We live in a world in which speed linked to innovation is increasingly marked. This does not apply exclusively to the so-called “enabling technologies”, i.e. those which allow activating technological innovation, but it is also and mainly true because of the effects that these have on people’s lives.
According to an article published by Visual Capitalist in 2018, the main technological innovations in human history took many years to reach the threshold of 50 million users. We begin with the 64 years which were necessary for aviation, then the 62 years for cars, up to the 14 years required for computers and the 4 years for the spread of Facebook.
Last of the list in this special ranking is the time required for the spread of Pokemon Go, a specific video game to be used on smartphones, equipped with innovative features such as the use of Augmented Reality and of geo-location and made by Niantic, where 19 days were sufficient to reach the threshold of 50 million users.
Enabling innovation
In many cases this depends on the fact that more recent innovations can be enabled by those which came before, for example Facebook would not make any sense without computers, Internet and electricity.
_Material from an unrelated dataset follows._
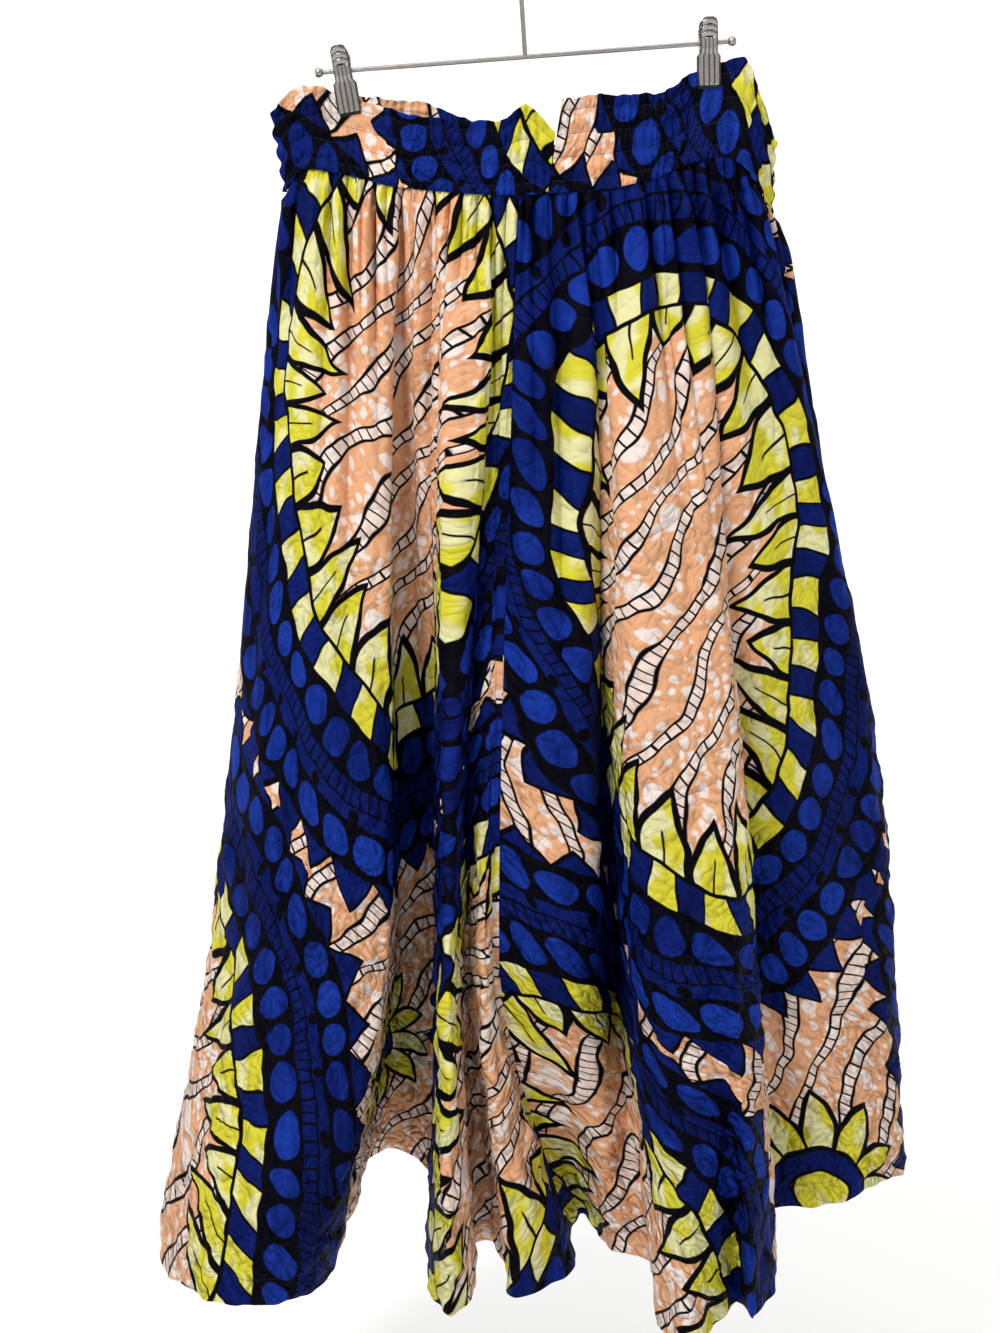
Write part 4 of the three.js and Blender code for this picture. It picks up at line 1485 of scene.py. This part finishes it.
class SKIRT_OT_stage(bpy.types.Operator):
    """Sets the pale floor, the soft lights and the camera"""

    bl_idname = "skirt.stage"
    bl_label = "Stage"

    def execute(self, context):
        scene = context.scene
        floor = curved_floor()
        material, tree, shader = new_material("pale floor")
        entries = {"Base Color": (*FLOOR_TONE, 1), "Roughness": 0.9, "Specular IOR Level": 0.1}
        fill(tree, shader, entries)
        floor.data.materials.append(material)
        world = bpy.data.worlds.new("white studio")
        world.use_nodes = True
        tree = world.node_tree
        fill(tree, tree.nodes["Background"], {"Color": (1, 1, 1, 1), "Strength": SKY})
        scene.world = world
        scene.view_settings.view_transform = "Standard"
        for name, at, aim, size, power in LIGHTS:
            lamp = bpy.data.lights.new(name, "AREA")
            lamp.energy = power
            lamp.size = size
            light = linked(name, lamp)
            light.location = at
            light.rotation_euler = (Vector(aim) - Vector(at)).to_track_quat("-Z", "Y").to_euler()
        camera = bpy.data.cameras.new("camera")
        camera.lens = CAMERA_LENS
        eye = linked("camera", camera)
        eye.location = CAMERA_AT
        eye.rotation_euler = (math.radians(90) - CAMERA_PITCH, 0, 0)
        scene.camera = eye
        return {"FINISHED"}


class SKIRT_PT_pieces(bpy.types.Panel):
    """Lists the pieces of the skirt"""

    bl_idname = "SKIRT_PT_pieces"
    bl_label = "Wax Print Skirt"
    bl_space_type = "VIEW_3D"
    bl_region_type = "UI"
    bl_category = "Skirt"

    def draw(self, context):
        layout = self.layout
        for made in OPERATORS:
            layout.operator(made.bl_idname)
        for name in SkirtSizes.__annotations__:
            layout.prop(context.scene.skirt_sizes, name)
        for name in PrintColours.__annotations__:
            layout.prop(context.scene.print_colours, name)


OPERATORS = (SKIRT_OT_waistband, SKIRT_OT_panels, SKIRT_OT_hanger, SKIRT_OT_stage)
CLASSES = (SkirtSizes, PrintColours, *OPERATORS, SKIRT_PT_pieces)


def register():
    for made in CLASSES:
        bpy.utils.register_class(made)
    bpy.types.Scene.skirt_sizes = bpy.props.PointerProperty(type=SkirtSizes)
    bpy.types.Scene.print_colours = bpy.props.PointerProperty(type=PrintColours)


def unregister():
    del bpy.types.Scene.print_colours
    del bpy.types.Scene.skirt_sizes
    for made in reversed(CLASSES):
        bpy.utils.unregister_class(made)


def main():
    register()
    bpy.ops.skirt.waistband()
    bpy.ops.skirt.panels()
    bpy.ops.skirt.hanger()
    bpy.ops.skirt.stage()


if __name__ == "__main__":
    main()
In the same way, Pokemon Go, specifically designed to be used on smartphones, owes the speed of its use partly to excellent marketing and partly to having a really huge audience of potential users: smartphone owners all over the world.
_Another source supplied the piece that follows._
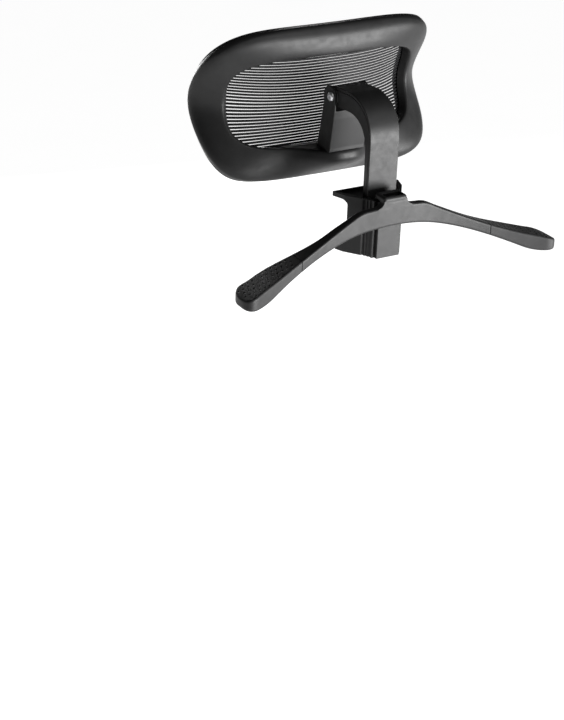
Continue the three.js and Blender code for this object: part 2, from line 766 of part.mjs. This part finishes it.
function hangerCap(side) {
  const cap = loft(CAP_STATIONS.map((x) => hangerSection(x, side, 0, endShrink(x))));
  const socket = loft([...TONGUE_STATIONS, 177].map((x) => hangerSection(x, side, TONGUE_INSET - GAP)));
  return cut(cap, socket);
}

function addHanger() {
  add("hanger_body", hangerBody(), "shell");
  add("hanger_cap_left", hangerCap(1), "soft");
  add("hanger_cap_right", hangerCap(-1), "soft");
}

addSaddle();
addArm();
addHeadrest();
addHanger();

export default object;
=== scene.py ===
"""Looks of a chair headrest attachment: a mesh headrest on a gooseneck arm, a saddle and a coat hanger.

Lengths of the part are in millimetres and the studio's are in metres. +X is the sitter's left, +Y is
behind the chair and +Z is up, as in the CAD frame.
"""

import json
import math

import bmesh
import bpy
from mathutils import Matrix, Vector


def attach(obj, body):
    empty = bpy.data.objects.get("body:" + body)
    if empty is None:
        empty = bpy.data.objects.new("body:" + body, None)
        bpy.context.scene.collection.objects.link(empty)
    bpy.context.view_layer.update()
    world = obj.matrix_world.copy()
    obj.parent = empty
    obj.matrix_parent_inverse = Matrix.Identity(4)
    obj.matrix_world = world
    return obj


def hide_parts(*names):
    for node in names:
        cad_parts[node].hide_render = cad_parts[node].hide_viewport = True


MM = 0.001

# Headrest: the same shape as the CAD frame, drawn finer
MIDDLE_Y, MIDDLE_Z = -93.1, 87.2
HALF_WIDTH, HALF_HEIGHT = 162.5, 92.9
OUTER_POWER, INNER_POWER = 3.53, 4.25
SIDE_BAND, TOP_BAND, BOTTOM_BAND = 35.1, 36.4, 39.9
WRAP, WRAP_POWER = 72.6, 2.68
TOP_FLARE, BOTTOM_FLARE = 71.4, 83.4
TOP_LIP, BOTTOM_LIP = 4.2, 7.1
FLARE_ACROSS, FLARE_UP, FLARE_ROUND = 2.72, 1.22, 0.03
BOW, LEAN = 2.5, 0.23
BULGE, FRAME_FRONT = 3.8, -12.7
SHELF_RISE, SHELF_SPREAD = 33.0, 40.0
WINDOW_HALF_WIDTH = HALF_WIDTH - SIDE_BAND
WINDOW_HALF_HEIGHT = HALF_HEIGHT - (TOP_BAND + BOTTOM_BAND) / 2
WINDOW_SHIFT = (BOTTOM_BAND - TOP_BAND) / 2
REBATE_SHARE, REBATE_DEPTH = 0.24, 3.3
CARRIER_BACK, CARRIER_THICKNESS = FRAME_FRONT - 0.6, 3.6
LOOP_STEPS = 220

# Mesh of the headrest
RIB_PITCH, RIB_HEIGHT, RIB_DEPTH = 3.5, 2.95, 1.4
RIB_OFF = FRAME_FRONT + 1.3
THREAD_STEP, THREAD_RADIUS = 2.2, 0.13
MESH_EDGE = 5.0

# Arm
ARM_HALF = 20.0
POST_FRONT, POST_REAR, ARM_BOTTOM = 13.0, 23.5, -32.0
SHELL, PARTING = 3.6, 0.3
PIVOT_Y, PIVOT_Z, NOSE = -58.0, 105.0, 11.8
EAR_OUT = 24.4

# Coat hanger
HANGER_REAR, CURVE_LENGTH, HANGER_HALF = 54.0, 200.0, 216.0
CAP_START, CAP_ROUND = 131.0, 18.0
STRAIGHT_FROM, LEVEL_FROM, LEVEL_TURN = 175.0, 186.0, 14.0
SPINE_HALF = 16.0
HOOK_FRONT, HOOK_TOP = 31.5, 14.5
SLOT_HALF, SLOT_FRONT, SLOT_REAR = 12.0, 40.0, 51.0
SPINE_REAR, WALL_FRONT = 43.5, 35.2
DIMPLE_PITCH, DIMPLE_ROW = 6.2, 7.8
DIMPLE_RADIUS, DIMPLE_DEPTH = 1.2, 1.6

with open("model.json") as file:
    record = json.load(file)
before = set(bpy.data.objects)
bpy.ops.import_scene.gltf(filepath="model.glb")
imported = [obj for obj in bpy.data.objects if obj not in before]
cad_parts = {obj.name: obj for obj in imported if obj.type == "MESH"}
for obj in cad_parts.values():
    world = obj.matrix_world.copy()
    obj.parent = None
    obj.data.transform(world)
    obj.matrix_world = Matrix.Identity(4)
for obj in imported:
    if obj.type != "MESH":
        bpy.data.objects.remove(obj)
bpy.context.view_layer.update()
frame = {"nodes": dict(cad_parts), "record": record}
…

The general rule is therefore that the new behavioral models enabled by technology arrive ever faster, grow faster, and when it occurs, they disappear just as fast, becoming technological one-hit wonders to all effects.
Faced with this scenario, companies not only have the problem of innovating their range of solutions for the market, but also and above all of innovating increasingly quickly in a world where enabling technologies grow at non-linear rates and in which end users are used to interaction models which are always different and constantly renewed as they are enabled by technology.
The role of people in innovation processes
If we start from the assumption that innovation is the process which generates value starting from ideas, then it is clear that the real work is not so much that of creating ideas, nor that of placing the product of innovation on the market.
The real work which affects innovation lies in the lengthy and uncertain processing phase, the one which is usually called the “execution” one. It is during this phase, in fact, that substance must be given to the idea by constantly verifying its quality, its technical feasibility and the impact it will have not only on the market in which it will be placed, but also in social and environmental terms, therefore, more generally, the impact enhancement it will have on the world around us. It is at this stage that all the technical, business aspects related to competition and to the protection of the intellectual property are analyzed. It is almost never a question of purely technological projects, but more often of wide-ranging innovation initiatives which involve the creation of new business models which meet a new vision of the market and, sometimes, of the world.
To carry out this task, it is necessary to have people, the innovators, who often arrive from different training and professional paths, with the right propensity for innovation and with the awareness that their action can have an impact not only on corporate business, but often directly on the life of people.
What characterizes innovators?
The first trait an innovator must have is passion. This is not a cliché, but an essential feature. The term “passion” does not mean exclusively the spasmodic search for emerging technologies and the predilection for the purely technological aspects of the solutions which can be put on the market, but rather the irrepressible need to always do something new, including with the use of technology, but in a context in which the latter is the means to obtain the result, not the ultimate goal of the process. The ultimate goal is the value that will be obtained at the end of the innovation process, regardless of the more or less marked use of emerging technologies.
By considering as a primary objective the value generated by the innovation process, the innovator has the trait of asking why a certain initiative is put in place, and not just what will be achieved and how. Wondering why, that is, investigating the underlying reasons behind the innovation initiative, means not looking exclusively at the technological or functional aspects, but considering the impact that the innovation initiative will have on people’s lives and on the world that surrounds us as the priority.
The third characteristic of the innovator is knowing that innovation is not created alone, it is done together. Together does not only mean working in a team, something which is taken for granted, but it means that in order to achieve excellence in innovation initiatives it is necessary to open up one’s personal borders and to interact with even a large number of partners: universities, research centers, others companies, SMEs, start-ups, end users. Only in this way will all the skills and experience necessary to obtain significant results be gathered. Another aspect that should not be underestimated is the relationship between man and machine: the innovator knows that machines, even the most sophisticated ones, guided by algorithms and equipped with Artificial Intelligence, are extraordinary and complementary tools in terms of processing capacity and identification of the solution. Thus, “together” also takes on the meaning of making common efforts between man and machine to ensure that the result obtained is greater than the sum of its initial parts.
The innovator is…
The innovator is therefore the one who, governed by passion for what he/she does, asks why an innovation initiative is created and not exclusively the what and how, and by applying a complex process together with other players of an ecosystem, he/she manages to pass from something which is not there to something that will be there, from something which does not yet exist to something that will exist, from a moment in which a certain solution does not exist on the market to a time when it will exist and will contribute, in a small or big manner, to change the world around us for the better.